We also celebrated 150 years of this historic school this summer, a testament to the faith and hard work of generations - teachers and staff who believed in the Church’s ministry of education and pastoral care, children who were shaped and grew out of these values. Building on what has gone before, let’s continue to foster the legacy of team GB and the deserved reputation of a great world city. This means not turning in on ourselves in fear like those early Christians after the death of St Stephen; but supporting one another joyfully like those in Antioch, who in seeing the needs of others gave, ‘each according to their ability’.

After the service a colleague and I head over to the estate coffee morning. It's largely an event for housewives and the elderly, fuelled by gossip, caffeine and the admiration of each other's houses. Most of the chatter today is about holidays so it has a slight back-to-school feel. When I first arrived these things were hard work. It's mostly small talk with occasional narrow-mindedness and complaints about how people in the area 'can't even speak English'. As you get to know the people though it actually becomes really quite fun and you pick up on the internal politics and class struggles of eyebrow raising and posture. Today we are graced with a veritable banquet, which neatly becomes lunch.
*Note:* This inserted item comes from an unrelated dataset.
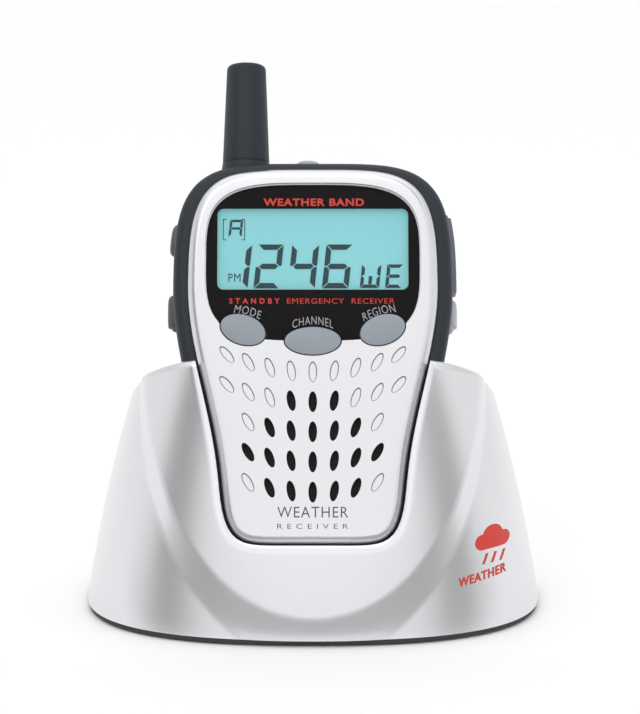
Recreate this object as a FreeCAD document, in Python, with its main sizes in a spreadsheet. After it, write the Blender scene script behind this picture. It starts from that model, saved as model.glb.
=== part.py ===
import FreeCAD, Part
import math
import os
import Sketcher

# Emergency radio: a hand-held weather receiver that stands in its charging cradle.
# World frame: +X right, +Y back, +Z up, origin on the table at the middle of the cradle.
# Handset frame: x right, y into the handset from its face, z up its face; it leans back.

SIZES = [
    # cradle
    ("cradle_half_width", 52.0), ("cradle_half_depth", 38.0), ("cradle_height", 64.0), ("side_lean", 0.15),
    ("side_curve", 0.0015), ("front_lean", 0.16), ("corner_power", 2.5), ("shell_wall", 2.2),
    ("shell_bottom", 1.5), ("pocket_wall", 2.0), ("pocket_gap", 0.4), ("ear_top", 61.0),
    ("ear_top_ahead", 24.0), ("ear_slope", 26.6), ("apron_rise", 1.4), ("apron_half_width", 36.8),
    ("apron_half_height", 49.7), ("apron_middle", 56.0), ("notch_clearance", 2.9),
    ("notch_below_door", 1.7), ("notch_reach", 5.0), ("notch_level", 24.6), ("notch_start", 4.0),
    ("notch_front", 2.0), ("base_bottom", 0.5), ("base_plug_top", 3.5), ("base_fit", 0.3),
    ("foot_radius", 5.0), ("foot_height", 0.9), ("foot_inset_x", 21.0), ("foot_inset_y", 16.0),
    ("foot_recess", 0.4), ("base_screw_inset", 13.5), ("base_screw_y", 7.0), ("post_radius", 3.0),
    ("post_top", 16.0), ("screw_radius", 1.3), ("screw_head_radius", 2.4), ("screw_head_height", 1.4),
    ("screw_length", 11.0), ("screw_gap", 0.15), ("screw_cover", 1.5), ("screw_seat", 0.1),
    ("board_bottom", 4.6), ("board_thickness", 1.4), ("charge_board_half_width", 20.0),
    ("board_inset_front", 8.0), ("board_inset_back", 6.0), ("board_post_radius", 2.0),
    ("board_post_x", 16.0), ("board_post_y", 22.0), ("post_sink", 0.5), ("inlet_half_width", 4.5),
    ("inlet_height", 8.0), ("inlet_inset", 14.0), ("inlet_depth", 9.0), ("inlet_nose_radius", 3.6),
    ("inlet_end_inset", 1.8), ("inlet_bore_radius", 2.75), ("inlet_bore_depth", 9.5),
    ("inlet_pin_radius", 0.65), ("inlet_pin_length", 8.4), ("capacitor_radius", 3.0),
    ("capacitor_height", 8.0), ("capacitor_x", 13.0), ("capacitor_y", 24.0), ("regulator_x", 16.0),
    ("regulator_y", 8.0), ("regulator_width", 7.0), ("regulator_depth", 6.0), ("regulator_height", 2.4),
    ("block_half_width", 8.0), ("block_depth", 8.0), ("block_height", 7.0), ("pin_x", 5.0), ("pin_y", 10.0),
    ("pin_radius", 0.8), ("pin_length", 4.2), ("pin_collar_step", 0.4), ("pin_collar_height", 0.9),
    ("pin_gap", 0.05), ("pin_running_gap", 0.2), ("spring_wire", 0.25), ("spring_running_gap", 0.15),
    ("spring_end_gap", 0.05), ("spring_turns", 4.0), ("spring_floor", 8.4), ("lead_radius", 0.5),
    ("lead_length", 4.9),
    # where the handset sits
    ("handset_lean", 21.0), ("handset_ahead", 34.8), ("handset_lift", 22.2),
    # handset outlines
    ("cover_inset", 3.4), ("cover_foot_inset", 4.0), ("cover_top_inset", 2.2), ("cover_bottom", 0.3),
    ("body_half_width", 31.2), ("body_foot_half_width", 24.5), ("body_top", 86.4), ("widest_at", 50.0),
    ("taper_from", 12.0), ("taper_to", 58.0), ("top_power", 4.4), ("foot_power", 7.0),
    ("body_thickness", 31.0), ("body_wall", 1.8), ("frame_front", 3.4), ("flange_front", 4.5),
    ("flange_thickness", 1.5), ("seam_at", 16.0), ("seam_thickness", 0.6), ("seam_inset", 0.4),
    ("front_round", 2.4), ("back_round", 4.0), ("cover_wall", 2.0), ("cover_round", 2.2),
    ("seat_gap", 0.15),
    # display
    ("lens_half_width", 23.8), ("lens_half_height", 17.65), ("lens_middle", 63.05), ("lens_power", 3.6),
    ("lens_thickness", 1.1), ("lens_recess", 1.5), ("lens_set_back", 0.1), ("mask_thickness", 0.2),
    ("mask_gap", 0.02), ("mask_inset", 0.1), ("window_half_width", 21.2), ("window_bottom", 56.9),
    ("window_top", 75.2), ("window_round", 1.4), ("lcd_side_margin", 0.4), ("lcd_margin", 0.6),
    ("lcd_front", 2.5), ("lcd_gap", 0.1), ("lcd_thickness", 1.9), ("light_thickness", 1.7),
    ("light_raise", 2.5), ("light_gap", 0.05), ("lcd_frame_wall", 1.2), ("lcd_frame_fit", 0.15),
    ("flange_width", 2.4), ("lcd_frame_depth", 4.2), ("lcd_frame_lip", 0.2), ("zebra_height", 1.6),
    ("zebra_raise", 0.4),
    # keys
    ("side_key_x", 15.4), ("side_key_z", 47.7), ("side_key_half_length", 5.1),
    ("side_key_half_height", 3.3), ("side_key_turn", 18.0), ("middle_key_z", 45.2),
    ("middle_key_half_length", 6.2), ("middle_key_half_height", 3.1), ("key_gap", 0.25),
    ("lens_key_gap", 0.25), ("key_proud", 0.9), ("key_back", 3.6), ("key_flange", 0.6), ("key_flange_front", 2.8), ("key_round", 0.7),
    ("mat_half_width", 21.0), ("mat_bottom", 41.6), ("mat_top", 53.4), ("mat_front", 6.0),
    ("dome_front", 4.6), ("dome_radius", 2.2),
    # speaker
    ("speaker_z", 21.5), ("speaker_radius", 15.5), ("speaker_front", 3.0), ("speaker_depth", 3.8),
    ("basket_rim", 1.3), ("speaker_floor", 0.8), ("cone_inner_radius", 4.0), ("cone_thickness", 0.4),
    ("magnet_radius", 7.0), ("magnet_height", 4.5), ("mesh_lap", 1.0), ("mesh_front", 2.1),
    ("mesh_thickness", 0.4), ("slot_half_width", 0.95), ("slot_half_height", 2.3), ("slot_pitch", 4.73),
    ("slot_fan", 10.0), ("slot_first_row", 38.3), ("slot_row_step", 6.65), ("slot_rise", 0.24),
    ("dimple_depth", 0.5),
    # boards
    ("main_board_inset", 9.6), ("main_board_bottom", 41.0), ("main_board_top_inset", 8.4),
    ("main_board_front", 7.0), ("shield_width", 18.0), ("shield_height", 16.0), ("shield_depth", 2.6),
    ("chip_side", 9.0), ("chip_depth", 1.2), ("shield_x", 19.0), ("shield_z", 46.0), ("chip_x", 3.0),
    ("chip_z", 50.0),
    # sides
    ("side_middle", 11.6), ("side_half_depth", 2.7), ("volume_proud", 1.4), ("volume_up_bottom", 66.3),
    ("volume_up_top", 73.7), ("volume_down_bottom", 49.0), ("volume_down_top", 57.4), ("light_proud", 1.2),
    ("light_bottom_edge", 48.5), ("light_top_edge", 56.3), ("side_inner_inset", 3.2), ("side_gap", 0.3),
    ("flap_bottom", 57.6), ("flap_top", 74.6), ("flap_proud", 1.0), ("flap_depth", 0.9),
    ("flap_pivot_inset", 1.6), ("flap_lip", 0.4), ("flap_swing_room", 2.2), ("flap_pivot_radius", 0.8),
    ("switch_side", 3.4), ("switch_depth", 2.4), ("switch_gap", 0.9), ("jack_z", 66.0), ("jack_half", 3.0),
    ("jack_inner_inset", 16.7), ("jack_wall_gap", 1.6), ("jack_trim", 0.2), ("jack_nose_radius", 2.4),
    ("jack_nose_inset", 1.3), ("jack_nose_gap", 0.1), ("jack_bore_radius", 1.75), ("jack_bore_depth", 13.0),
    ("top_button_x", -1.1), ("top_button_y", 10.5), ("top_button_radius", 2.7), ("top_button_rise", 1.4),
    ("top_button_gap", 0.2), ("top_button_bevel", 0.4), ("top_button_length", 5.6),
    # antenna
    ("antenna_x", -15.2), ("antenna_y", 13.0), ("antenna_rise", 1.6), ("antenna_length", 23.0),
    ("antenna_base_radius", 5.3), ("antenna_tip_radius", 4.45), ("antenna_round", 1.0),
    ("collar_foot_radius", 7.2), ("collar_sink", 4.4), ("collar_lip", 0.05), ("collar_flare", 0.5),
    ("collar_lift", 0.6), ("collar_gap", 0.02), ("neck_radius", 4.6), ("neck_sink", 7.4),
    ("neck_gap", 0.05), ("core_radius", 1.5), ("core_sink", 9.4), ("core_cover", 4.0), ("core_gap", 0.1),
    # battery
    ("cell_radius", 5.25), ("cell_length", 43.0), ("cell_cap_radius", 1.9), ("cell_cap_height", 1.0),
    ("cell_gap", 0.4), ("cell_door_gap", 0.6), ("cell_side_gap", 1.05), ("bay_bottom", 19.0),
    ("cell_spring_room", 3.0), ("cell_end_gap", 1.6), ("cell_floor_gap", 0.25), ("bay_wall", 1.4),
    ("bay_ledge", 2.0), ("bay_floor_wall", 1.2), ("contact_thickness", 0.4), ("contact_half_width", 3.4),
    ("cell_spring_radius", 2.2), ("cell_spring_wire", 0.3), ("cell_spring_turns", 2.5),
    ("cell_spring_gap", 0.03), ("door_lap", 1.7), ("door_pivot_rise", 0.2), ("door_top_lap", 1.3),
    ("door_thickness", 1.7), ("door_gap", 0.3), ("door_inset", 0.05),
    # belt clip
    ("clip_half_width", 8.0), ("clip_stand_off", 4.4), ("clip_thickness", 2.0), ("clip_above", 6.5),
    ("clip_bend_below", 26.0), ("clip_tip_below", 31.0), ("clip_tip_off", 0.8), ("clip_pivot_off", 2.6),
    ("clip_bend_shift", 0.8), ("clip_tip_width", 1.4), ("clip_web", 0.2), ("lug_root", 0.5),
    ("clip_pivot_z", 60.0), ("clip_barrel_radius", 1.5), ("clip_barrel_half", 4.4), ("lug_inner", 4.7),
    ("lug_outer", 7.2), ("clip_pin_radius", 0.8), ("clip_pin_gap", 0.05), ("clip_coil_half", 1.7),
    ("clip_coil_radius", 1.2), ("clip_coil_wire", 0.28), ("clip_coil_turns", 3.0),
    # handset screws and pads
    ("case_screw_inset", 11.2), ("case_screw_drop", 10.4), ("case_screw_foot_inset", 6.9),
    ("case_screw_z_foot", 8.5), ("boss_radius", 2.6), ("case_screw_length", 13.0), ("case_screw_sink", 0.9),
    ("case_screw_well", 2.4), ("pad_half", 1.7), ("pad_gap", 0.05), ("pad_thickness", 0.8),
]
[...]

Stella is at the house cleaning when I get back so I hit the roof for some sun before heading down to watch the beginning of Prime Minister's Questions. He looks harried and while it would be almost impossible for the opposition not to come off better, Miliband is now looking a little more like a politician and less the gawky, bolshy school boy. Having said that I suspect if an election were held tomorrow no one would bother voting: 'shat on by Tories, shovelled up by Labor. And here I am... perhaps the last island of beauty in the world...'. Perhaps.

It's the children's confirmation class in the afternoon so I spend some time thinking of how to explain the Bible to 9 year olds and devise some games to get them to learn the books and how they fit together. The class actually goes really well; it's a lot more fun than I expect and most of the knowledge is there even if it's not always tied together very well. You always get funny and amusing tangents from kids and although they have real trouble saying "Deuteronomy" they are quite insightful about subjectivity and how the same thing seems different with different eyes. The vicar has returned having had a particularly good holiday and is in fine form.

After a speedy evening prayer I head off to meet a fellow Roman curate in King's Cross. I've found a sherry bar in a nice little courtyard which is marvellous. Roaring would most certainly approve with her frequent trips to Malaga. My comrade prefers cocktails however so we go next door first for a pair of French 75s each. The staff condescend because we don't choose their own cocktails. After a large sherry we go for steaks found on google maps, where the staff condescend because they think they're very fashionable. The steak is the bloodiest I've had and comes on a big board. Unfortunately the board is too big for the table and my plate is pushed right to the edge. Disaster occurs when the plate flips steak on to my lap and plate, loudly, on to the floor. "Would you like a new plate sir?" The staff condescend further and I cover my shame with a red wine filter. After a brief interlude involving mojitos we end up St Pancras hotel where the staff turn condescension into an art, though to be fair we are a little rowdy and it's past midnight. They do, however, provide delicious snacks with our drinks. My fellow lush has missed his last train and comes back to the house for a final glass of wine. At 4am I call Roaring to see how her retreat is going. She is pleased to hear from me and I drift off to sleep sometime following...

1 comment:

  1. This is an excellent series. It is exactly how I imagined your life, which obviously I regularly do. I would happily read a whole book of it. I might even contemplate buying said book.